Pagar não era problema; os bancos financiavam. Prazos de hipotecas eram ampliados, linhas de crédito, aumentadas. Fazia-se tudo para a economia dos Estados Unidos crescer mais e mais.
De vez em quando surgia alguma pessoa mais sensata para mostrar a realidade que os americanos viviam. No dia 8 de março de 1929, por exemplo, o respeitado banqueiro judeu nova-iorquino Paul Warburg, do International Acceptance Bank, alertou a respeito do grande risco que os investidores estavam correndo ao aderir sem freios à orgia alavancada na Bolsa, cujas cotações subiam havia cinco anos, com apenas algumas interrupções.
“Se a Reserva Federal”, declarou Warburg, “não adotar uma política monetária enérgica que ponha um dique na especulação desenfreada, vamos ter um colapso desastroso. Os perdedores não serão apenas aqueles que investem em ações, mas o país inteiro. Poderemos ter uma depressão geral”.
O mínimo que os touros disseram de Paul Warburg era que se tratava de um homem antiquado que estava “entravando a prosperidade norte-americana”. Outros o acusaram de estar vendido a descoberto na Bolsa. Como o mercado continuava subindo, as críticas se transformaram em chacotas, entremeadas de antissemitismo.
Com a chegada da primavera, a ticker-tape da Bolsa de Valores de Nova York já não conseguia acompanhar o andamento dos negócios. Atrasos de 45 minutos tornaram-se rotina. Nas corretoras de valores de todo o país, os investidores e especuladores passaram a operar em voo cego, comprando e vendendo sem saber o preço na hora.

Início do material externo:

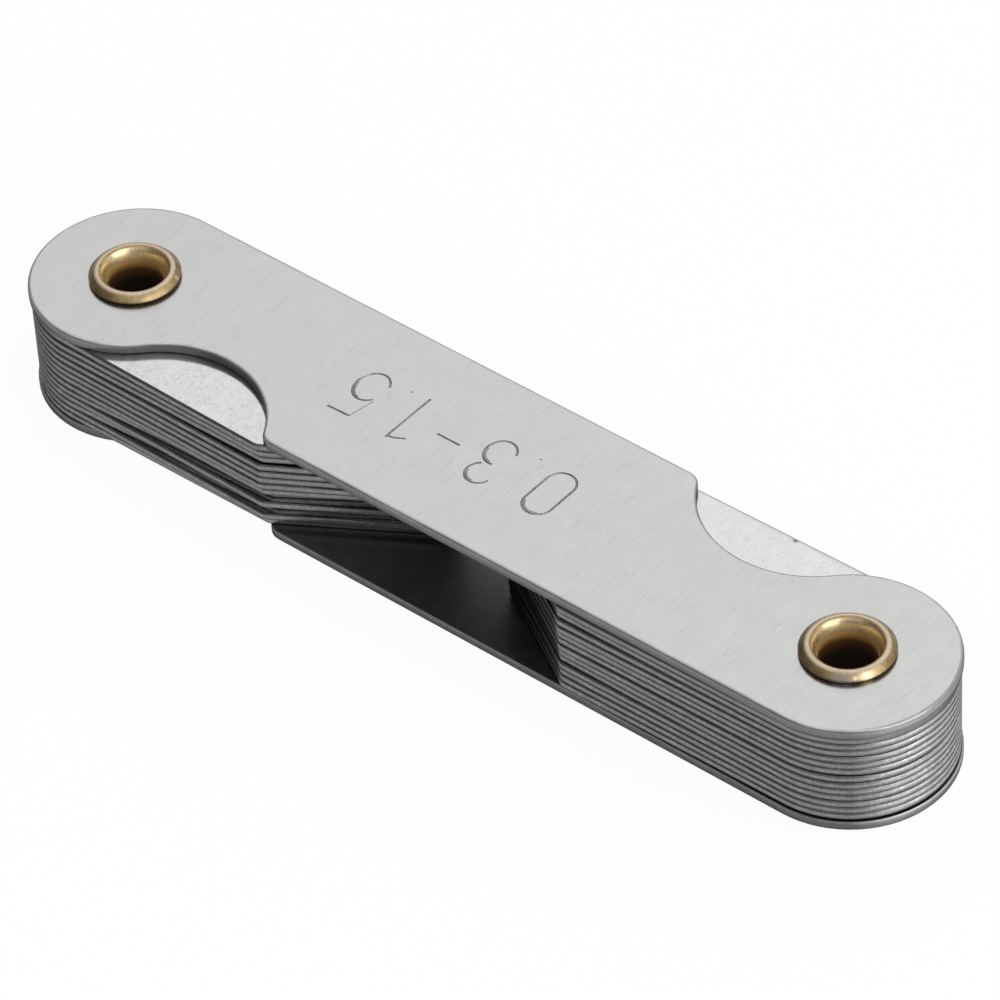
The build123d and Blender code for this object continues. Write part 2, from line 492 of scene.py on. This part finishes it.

Só que, para a maioria deles, isso não representava um entrave. Pessoas que se orientavam por videntes, por bolas de cristal, pela temporada das ostras ou por letras nos nomes dos meses bem que podiam operar no escuro. Bastava comprar, à vista ou a termo, pois o mundo era definitivamente dos touros. A não ser, é claro, que a Reserva Federal, em Washington, fizesse prevalecer sua ideia de dificultar os financiamentos para o mercado de ações.